SUPPLIED MATERIAL:
──────────────────────────────

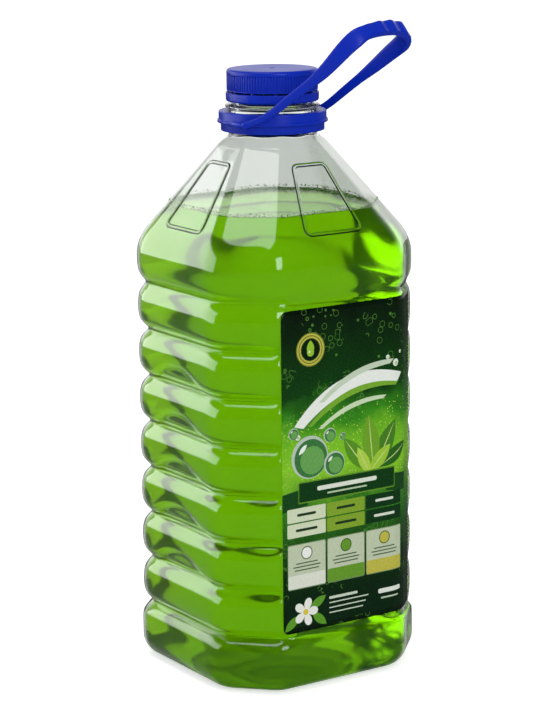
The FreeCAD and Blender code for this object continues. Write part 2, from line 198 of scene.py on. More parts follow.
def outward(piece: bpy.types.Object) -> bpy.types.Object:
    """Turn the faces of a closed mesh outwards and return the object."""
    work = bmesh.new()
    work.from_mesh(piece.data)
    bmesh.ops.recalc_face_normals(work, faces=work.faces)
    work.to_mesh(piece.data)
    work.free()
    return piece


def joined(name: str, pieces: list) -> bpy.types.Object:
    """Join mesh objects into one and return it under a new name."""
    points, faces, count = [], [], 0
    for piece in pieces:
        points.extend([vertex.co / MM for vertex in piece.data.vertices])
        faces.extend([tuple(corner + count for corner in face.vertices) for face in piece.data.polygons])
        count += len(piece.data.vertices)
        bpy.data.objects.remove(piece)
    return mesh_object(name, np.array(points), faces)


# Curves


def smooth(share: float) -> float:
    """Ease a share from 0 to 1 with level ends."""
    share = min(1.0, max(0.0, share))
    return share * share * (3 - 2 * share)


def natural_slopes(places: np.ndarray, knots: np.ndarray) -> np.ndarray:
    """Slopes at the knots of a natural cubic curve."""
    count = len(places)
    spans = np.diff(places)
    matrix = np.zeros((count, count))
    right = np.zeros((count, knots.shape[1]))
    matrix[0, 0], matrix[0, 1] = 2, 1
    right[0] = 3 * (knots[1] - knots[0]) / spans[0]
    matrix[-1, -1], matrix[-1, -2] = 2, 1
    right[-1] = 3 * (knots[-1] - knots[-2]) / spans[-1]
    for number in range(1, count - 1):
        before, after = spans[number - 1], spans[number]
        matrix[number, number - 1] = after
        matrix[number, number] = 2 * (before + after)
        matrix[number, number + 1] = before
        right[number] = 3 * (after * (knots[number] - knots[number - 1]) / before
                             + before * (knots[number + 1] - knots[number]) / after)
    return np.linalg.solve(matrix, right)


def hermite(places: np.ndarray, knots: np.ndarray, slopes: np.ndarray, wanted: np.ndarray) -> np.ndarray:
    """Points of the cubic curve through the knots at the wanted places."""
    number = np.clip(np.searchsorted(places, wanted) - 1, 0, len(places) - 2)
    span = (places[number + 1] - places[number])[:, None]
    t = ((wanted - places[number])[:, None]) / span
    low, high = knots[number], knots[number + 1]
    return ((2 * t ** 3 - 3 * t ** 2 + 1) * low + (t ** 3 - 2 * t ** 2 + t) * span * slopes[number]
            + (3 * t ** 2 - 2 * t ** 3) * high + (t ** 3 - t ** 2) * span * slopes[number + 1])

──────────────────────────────

SET PROBLEM:
From the first line above through the line that contains "return share * share * (3 - 2 * share)", quote each line exactly. Output nothing more.

SOLUTION TO THE EXERCISE:
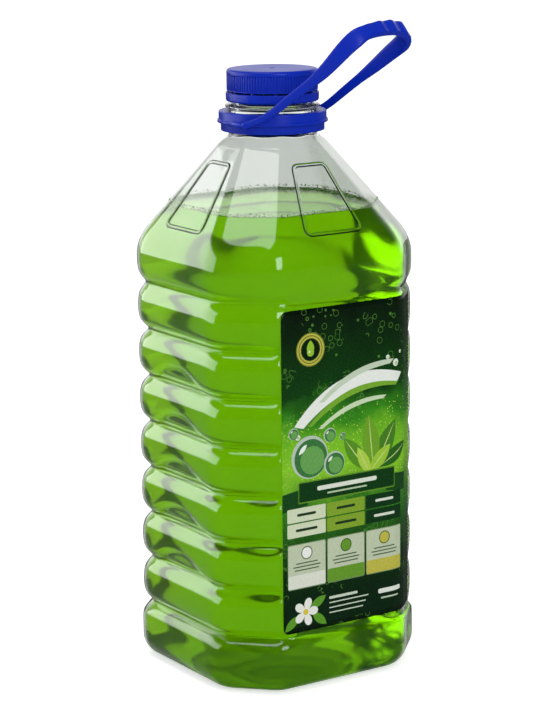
The FreeCAD and Blender code for this object continues. Write part 2, from line 198 of scene.py on. More parts follow.
def outward(piece: bpy.types.Object) -> bpy.types.Object:
    """Turn the faces of a closed mesh outwards and return the object."""
    work = bmesh.new()
    work.from_mesh(piece.data)
    bmesh.ops.recalc_face_normals(work, faces=work.faces)
    work.to_mesh(piece.data)
    work.free()
    return piece


def joined(name: str, pieces: list) -> bpy.types.Object:
    """Join mesh objects into one and return it under a new name."""
    points, faces, count = [], [], 0
    for piece in pieces:
        points.extend([vertex.co / MM for vertex in piece.data.vertices])
        faces.extend([tuple(corner + count for corner in face.vertices) for face in piece.data.polygons])
        count += len(piece.data.vertices)
        bpy.data.objects.remove(piece)
    return mesh_object(name, np.array(points), faces)


# Curves


def smooth(share: float) -> float:
    """Ease a share from 0 to 1 with level ends."""
    share = min(1.0, max(0.0, share))
    return share * share * (3 - 2 * share)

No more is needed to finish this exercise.